Democrat panjandrums and pundits all tell you, warn you, and threaten you, that if you let this odious monster win he will “destroy our democracy”, which threat is less than compelling when it’s so obvious that they couldn’t give a big rat’s ass about “our democracy”, and haven’t, for generations.
They will vilify and denounce, in the darkest terms, the rank Populism that has been his support and sustenance over four years of involuntary retirement. Populism as a phenomenon has always been, in the view of official America, just a short step up from Communism, which some dimmer spear carriers in our Congressional asylum still think exists somewhere, a menace.
This Populism they indict as behind Trump, has the very same mystical vibe of horror for them in their fogged minds as the Red Menace had for their blockhead forefathers, and now they see it rising again from out of its mausoleum. They can’t understand it. They can’t comprehend how a belief so far from the gospel of Ayn Rand and F.A. Hayek can continue to exist. It is a profound, vexing, and impenetrable mystery to them.
But only to them. All governments of the world are now, and always have been, the elaborate constructs of the privileged, ownership class. This is historically true under every preceding system scholarship has known as it is of Capitalism, so that it can’t be put off on our own particular pathology of the last several hundred years. It was Capitalism’s many uglinesses and evils, though, that gave rise to the phenomenon of Populism.
Because governments are organized by elites to keep hoi polloi enslaved and quiescent, the best and only means to do so, up to and including much of the modern era, was force. That always worked until it didn’t, and then the game repeatedly came down in a great welter of blood and death.
Preferring to avoid such untoward outcomes and having learned a little about the human animal and its quirks and susceptibilities, Capitalist elites hit upon a better way. What you do is this: you create a system you call democracy, in which you inculcate the widespread illusion that the miniscule elites who own everything have great concern for their less fortunate brothers.
They don’t, of course. If they could keep the bastards in line more efficiently in some other way, say, by lobotomizing them all, or injecting them with obedience fluid, or implanting a chip in their brains—this may still be tried, btw—they would gladly do it, but there was no such way and their need for control was great.
So they created a party system of rule in which one faction is said to represent the elite, and another the people. Illusion is the key, because in reality both parties represent only the elite, but this—as the Bishop’s wife said of our descent from apes—must never be generally known.
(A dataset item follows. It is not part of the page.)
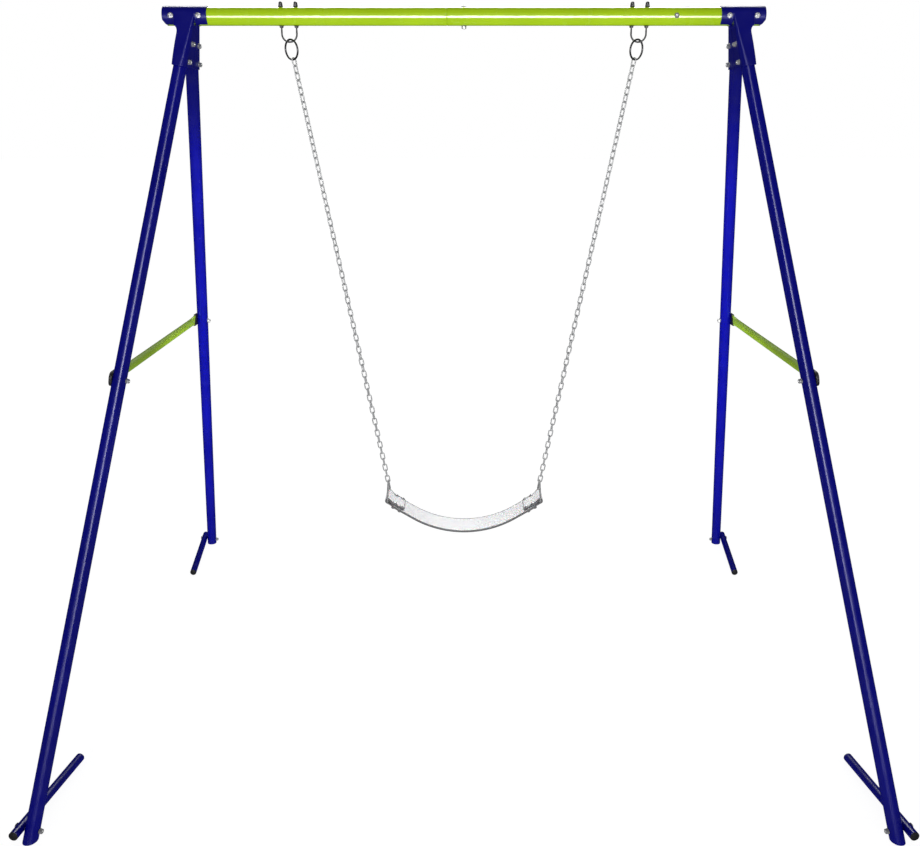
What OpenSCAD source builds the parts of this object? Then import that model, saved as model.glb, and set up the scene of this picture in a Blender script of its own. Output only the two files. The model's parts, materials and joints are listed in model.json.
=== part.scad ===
// A-frame swing set: a tubular steel frame, two side brackets, ground feet, and one belt seat on chains.
// X runs along the crossbar, Y is the direction of swing with the front at -Y, and Z is up.
// The origin is on the ground, midway between the four legs. Sizes are in millimetres.

/* [Frame] */
// Height of the crossbar's centre line above the ground
bar_z = 2117; // [2000:1:2250]
// Distance from the middle to the point where a side's two leg axes meet
apex_x = 805; // [780:5:830]
// Distance from the middle to the foot of a leg, along the crossbar
leg_x = 1150; // [1100:10:1200]
// Distance from the crossbar's plane to the foot of a leg
leg_y = 939; // [880:5:1000]
// Outer diameter of the legs
leg_d = 38; // [36:1:40]
// Outer diameter of the crossbar
bar_d = 51; // [48:1:52]
// Wall of the tubes
wall = 1.8; // [1.5:0.1:2.2]
// Half of the crossbar's length
bar_half = 868; // [866:1:870]
// Distance of the crossbar's visible joint from the middle, on the left
seam_x = 50; // [40:1:60]

/* [Brackets] */
// Inner end of a bracket's head
head_in = 750; // [748:1:756]
// Outer end of a bracket's head
head_out = 880; // [878:1:886]
// Thickness of the pressed plate
plate = 2.5; // [2:0.1:3]
// Height of a bracket below the crossbar's centre, measured in the side frame
bracket_drop = 142; // [136:1:150]
// Radius of the fillets between head and neck
fillet = 22; // [18:1:24]
// Places of the two bolts through the crossbar
bar_bolt_x = [773, 853];
// Places of the two bolts through each leg, measured down its axis from the crossbar
leg_bolt_at = [83, 139];
// Lower edge of the head, measured from the crossbar's centre
head_low = -21; // [-22:0.5:-19]
// Width of the bevel at the head's outer lower corner
head_bevel = 8; // [6:1:10]
// Where that bevel meets the head's end
head_side_low = -9; // [-11:0.5:-7]

/* [Braces and feet] */
// Outer diameter of the braces and feet
stay_d = 25; // [24:0.5:26]
// Height of the side braces
brace_z = 1130; // [1050:10:1200]
// How far a brace runs past its bolt
brace_over = 14; // [13:1:16]
// Thickness of a brace's flattened end
flat_t = 4; // [3.5:0.1:5]
// Height of a brace's flattened end
flat_h = 37; // [34:1:39]
// Height at which a foot is bolted to its leg
foot_z = 25; // [23:1:28]
// Length of a foot from its bolt to the inner end
foot_in = 315; // [280:5:340]
// Length of a foot from its bolt to the outer end
foot_out = 38; // [34:1:45]
// Angle at which a foot turns in towards the middle
toe = 6.4; // [4:0.1:8]

/* [Hangers and chains] */
// Distance of a U-bolt from the middle
u_x = 515; // [505:1:525]
// Height of the centre of the U-bolt's bottom wire
u_z = 2047; // [2044:1:2050]
// Centre-line radius of the U-bolt's bend
u_r = 22; // [21.5:0.1:23]
// Wire diameter of the U-bolt
u_wire = 5; // [4.8:0.1:5]
// Centre-line radius of the ring
ring_r = 28; // [27:0.5:29]
// Wire diameter of the ring
ring_wire = 5.5; // [5:0.1:5.6]
// Angle of the ring about the chain, away from facing forwards
ring_twist = 42; // [42:1:44]
// Wire diameter of the chain links
link_wire = 4; // [3.8:0.1:4]
// Centre-line width of a link
link_w = 13; // [12.5:0.1:13.5]
// Number of links in each chain
links = 66; // [64:2:68]

/* [Seat] */
// Distance from the middle to each seat hanger
seat_x = 257; // [250:1:262]
// Height of the pivot at the lower end of the chains
pivot_z = 656; // [650:1:662]
// Height of the bar that the belt end is folded around
hanger_bar_z = 604; // [602:1:608]
// Width of the belt
belt_w = 110; // [104:1:116]
// Thickness of the belt
belt_t = 6; // [5:0.5:6.5]
// Radius of the belt's middle curve
belt_r = 330; // [320:1:340]
// Slope of the belt's straight ends
belt_slope = 31.5; // [31:0.1:32]
// Wire diameter of the triangular hangers
hanger_wire = 6; // [5.5:0.1:6]

/* [Hidden] */
$fn = 48;

leg_blue = "navy";
bar_lime = "yellowgreen";
brace_lime = "olivedrab";
plug_black = [0.08, 0.08, 0.09];
zinc = "silver";
dark_steel = [0.2, 0.2, 0.21];

leg_r = leg_d / 2;
bar_r = bar_d / 2;
stay_r = stay_d / 2;
slip = 0.2;
// Gap between a fastener and what it is tightened on
seat_gap = 0.1;
splay = atan((leg_x - apex_x) / bar_z);
side_drop = bar_z / cos(splay);
lean = atan(leg_y / side_drop);
leg_len = side_drop / cos(lean);
leg_top = 61;
clear_below = 60;
// The part of the bracket's head that is blended into its neck, between the bolts
web = [784, 842];
// The blend's lower end, and its height along the leg
web_low = 40;
web_h = 90;
// The inside of a bracket is open at its ends.
open_end = 8;
parting_gap = 0.8;
bar_seat = bar_r + slip + plate + seat_gap;
leg_seat = leg_r + slip + plate + seat_gap;

// How far a cut runs past the faces that it goes through
past = 1;
bolt_r = 4;
hole_r = 4.4;
head_r = 8.5;
head_h = 4.5;
nut_af = 12;
nut_h = 6.5;
washer_r = 7.6;
washer_t = 1.6;
// Length of a bolt beyond its washer's seat
bolt_tail = washer_t + nut_h + 1.5;
// Clearance in a nut's bore, all round
nut_slip = 0.05;

spigot_len = 55;
// Length over which the left tube is drawn down to its spigot
step_len = 4;
// Gap that shows between the crossbar's two tubes
seam_gap = 0.8;
screw_x = 620;
screw_r = 3;
screw_len = 8;
screw_head_r = 7.5;
screw_head_h = 3.5;
socket_depth = 2;
bar_plug_len = 8;
bar_plug_rim = 2.5;
leg_plug_len = 16;
foot_plug_len = 14;

brace_drop = (bar_z - brace_z) / cos(splay);
brace_at = brace_drop / cos(lean);
brace_y = brace_drop * tan(lean);
brace_x = leg_r + flat_t / 2 + slip;
round_end = 80;
// The loft from round to flat starts a hair outside the round tube, all round.
loft_sides = 40;
loft_r = stay_r / cos(180 / loft_sides) + 0.08;
// How far the loft overlaps the round and the flat parts
loft_lap = 5;
flat_end = 40;
flat_corner = 14;
cap_wall = 2.5;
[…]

This ingenious invention has had resounding success around the world and has forestalled the guillotining of vast numbers of the Ruling Class for generations.
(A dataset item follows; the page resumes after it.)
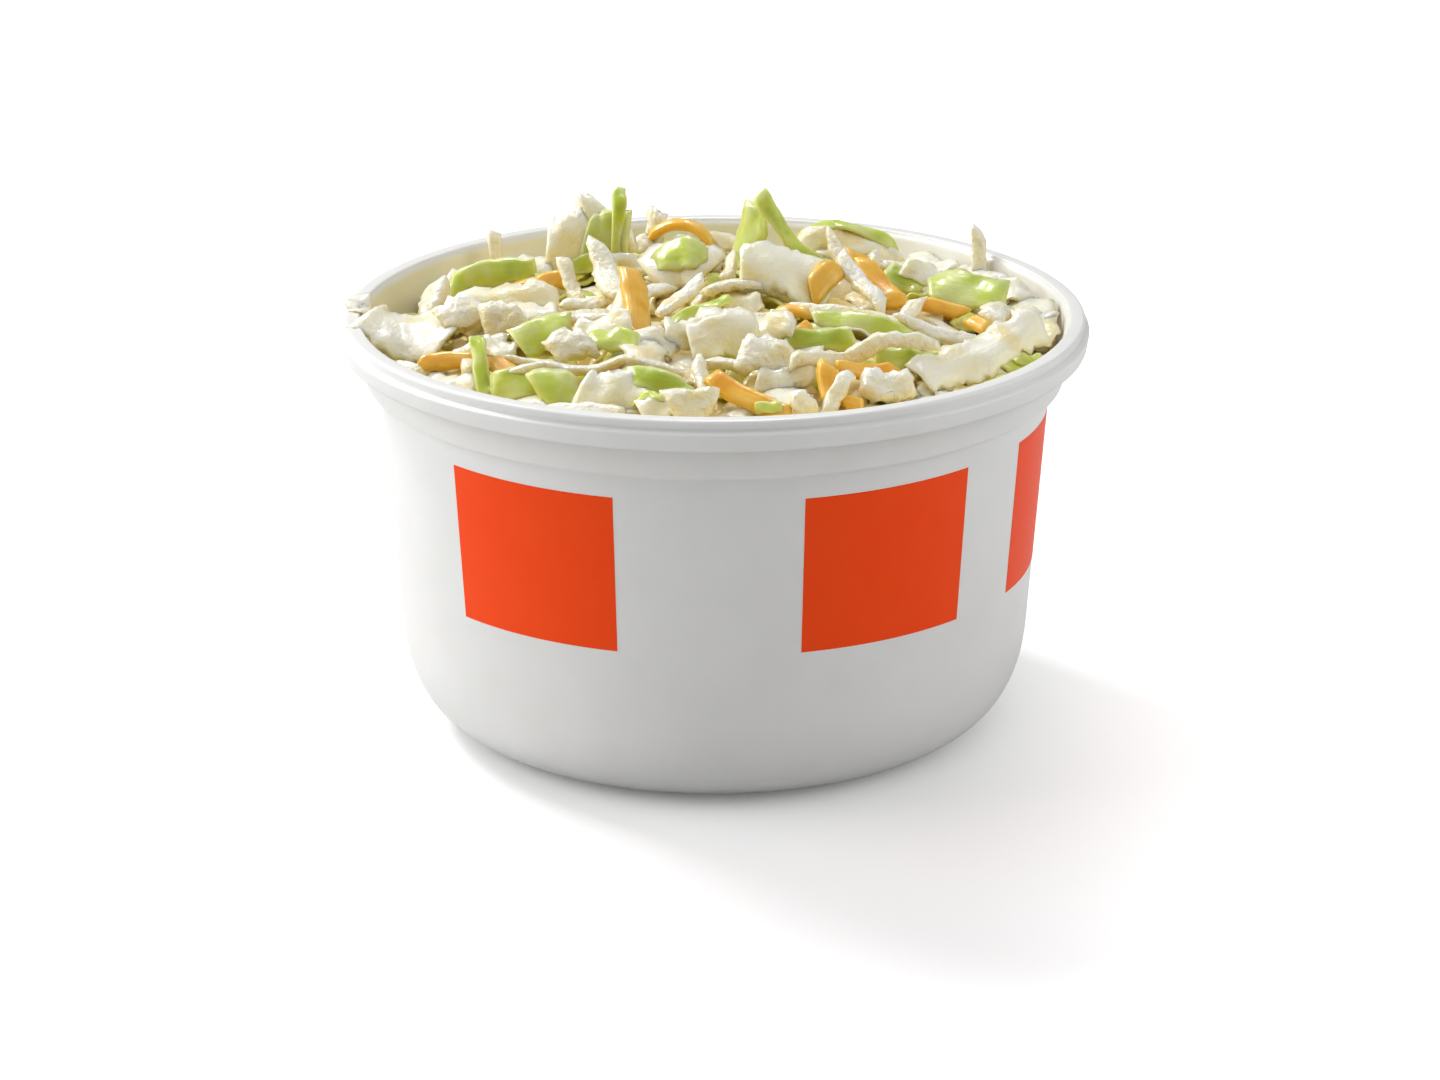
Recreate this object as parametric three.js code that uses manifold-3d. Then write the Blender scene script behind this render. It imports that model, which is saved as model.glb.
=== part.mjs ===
// Coleslaw in its tub: a round deli tub with a stepped collar and a channelled lip, heaped with
// shredded white cabbage, green cabbage leaf and carrot.
// Millimetres, +Z up. The origin is the middle of the base, on the surface that the tub stands on,
// and the tub's front is towards -Y.
import * as THREE from "three";
import { mergeVertices } from "three/addons/utils/BufferGeometryUtils.js";
import Module from "manifold-3d";

// ---- tub: driving dimensions ----
const LIP_RADIUS = 58.5;
const TUB_HEIGHT = 65.5;
const WALL = 0.9;
const LIP_DROP = 4.5;
const MOUTH_RADIUS = 55.3;
const COLLAR_RADIUS = 55.4;
const COLLAR_DRAFT = 0.13;
const SHOULDER_HEIGHT = 55.5;
const BODY_RADIUS_AT_BASE = 48.8;
const BODY_DRAFT = 0.068;
const ROUNDING_ACROSS = 12.7;
const ROUNDING_HEIGHT = 16.4;
const ROUNDING_POWER = 2.47;
const FOOT_INNER_RADIUS = 31;
const BASE_RECESS = 1;
const TUB_SEGMENTS = 48;
const ROUNDING_STEPS = 6;

// ---- slaw: driving dimensions ----
const WALL_GAP = 0.4;
const EDGE_LEVEL = 59.4;
const CROWN_LEVEL = 67.4;
const CROWN_POWER = 2.3;
const CORE_SECTORS = 32;
const CORE_RINGS = 6;
const BED_REACH = 60;
const STATION_STEP = 0.8;
const SEGMENT_LENGTH = 6;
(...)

Its success prevailed unabated despite continual—one might say habitual—disappointment of the vast majority of subject people, struggling on, ever backing phonies, promised great things that never materialized, urged to vote again for some sleazy ass who baldfacedly assured them that, okay, mistakes were made, but this time was different, he’d get them another few bucks, make them pay only a little more of the taxes that the rich never pay at all, and rejigger their chiseling, buggering “health care” hustle.
But, all good things must have an end, and so, once again, as it happened once or twice before, a great percentage of the people began to have such a violent distaste for the crow and steaming waste they were fed, that they began to be angry. Fooled, yes; shamed, conned, dumped on; hoodled without being kissed.
So, you see, dear bankers, tycoons and political geniuses, this is what happens when an entire country absorbs the truth that neither dirty partisan cathouse gives a goddam whether they live or die as long as they can oppress and abuse them. When at last the monster con of the two party system is shown plainly for the bottomless crock of shit it is, you get Populism, dummies!
Populism erupts when a whole people rebels against a system that not only does not serve them but is actively, vigorously betraying them, running them like hogs and sheep, stripping and extracting from them everything they have and are entitled to, treating them as stupid, humble serfs, a passive, insentient profit source to be cheated, plundered and wanked without limit.
So your mystery—your Great and Insoluble Conundrum—need no longer baffle and oppress you, O, Sages, O, Guardians of The Empire. Pace, Lincoln: you can screw some of the people all of time, all of the people some of the time, but you can’t screw all of the people all of the time. That stink you smell emanates from the purulent corpse of your dead system. Be very afraid!
And your fear and dread is not misplaced. When the mass of ignorant, baffled people catch fire and rebel, the result is likely to be even worse than you imagine. Populism is not expressed in refinement of values or elegance of taste. It’s about anger, rage, fury. And it’s not about electing elevated human specimens or noble visionaries. It’s about electing anybody but you.